Students across the UK face disruption as lecturers and support staff in 60 universities start an eight-day strike.

Members of the University and Colleges Union (UCU) are taking action in two separate disputes, one on pensions and one on pay and conditions.

The strikes will affect almost half of all UK universities.

The universities say strikes are not the way forward and promise to do all they can to minimise the impact of industrial action on students.

In addition to striking, union members will begin other forms of industrial action when they return to work, including working strictly to contract, not covering for absent colleagues and refusing to reschedule lectures lost during the strikes.

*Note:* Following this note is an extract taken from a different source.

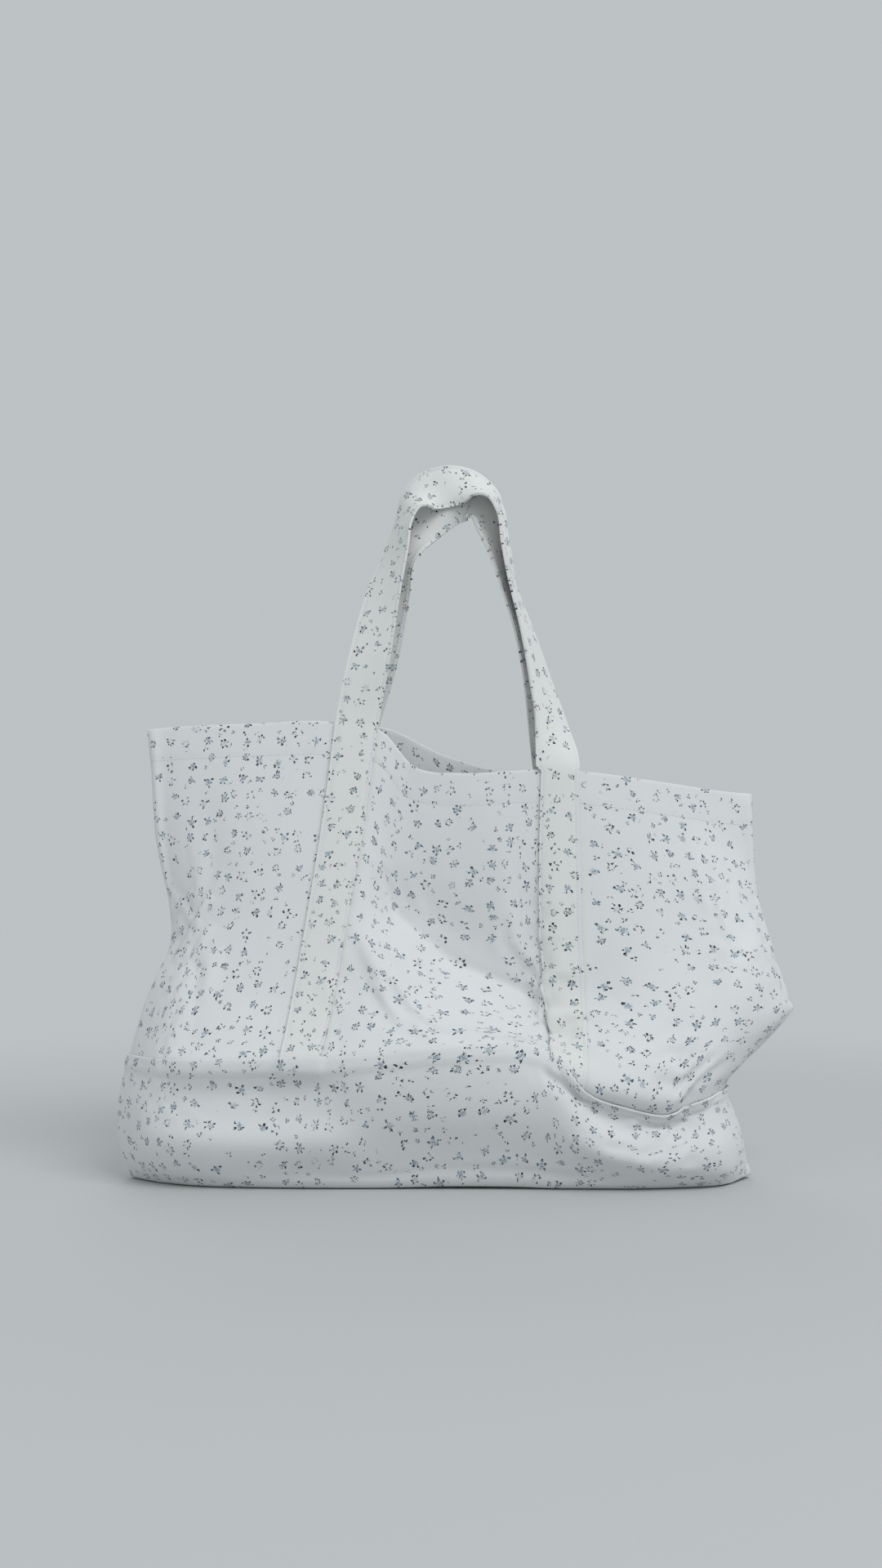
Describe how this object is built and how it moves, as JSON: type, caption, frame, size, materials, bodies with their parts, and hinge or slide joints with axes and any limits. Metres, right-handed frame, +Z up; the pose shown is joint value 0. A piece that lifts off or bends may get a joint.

This latest action follows strikes in February and March last year, meaning some students are being affected for the second time.

Staff taking action will walk out between 25 November and 4 December and the union has not ruled out further action next term.

UCU says staff have reached “breaking point” over a number of issues, including workloads, real-terms cuts in pay, a 15% gender pay gap and changes to pensions for staff in the Universities Superannuation Scheme (USS), which the union says will leave members paying in more and receiving less in retirement.

UCU general secretary Jo Grady said about 43,600 members would be taking strike action for “systemic change”.

Ms Grady said the higher education sector had “made a lot of money over the past 10 years” but that spending on staff in that period had gone down and that there had been “an attack on working conditions in the sector”.

The UCU is angry that members are now having to pay 9.6% in pension contributions, up from 8% and wants universities to pay the full increase instead.

The union estimates that, overall, changes to the pension could leave lecturers about £240,000 worse off in retirement, rising to £730,000 for professors.

But the University and Colleges Employers Association and Universities UK say employers have increased their pension contributions from 18% to 21.1% of salary, paying in an extra £250m each year.

The employers say even increasing their contributions to 22.7% of salary would cost them £373m a year.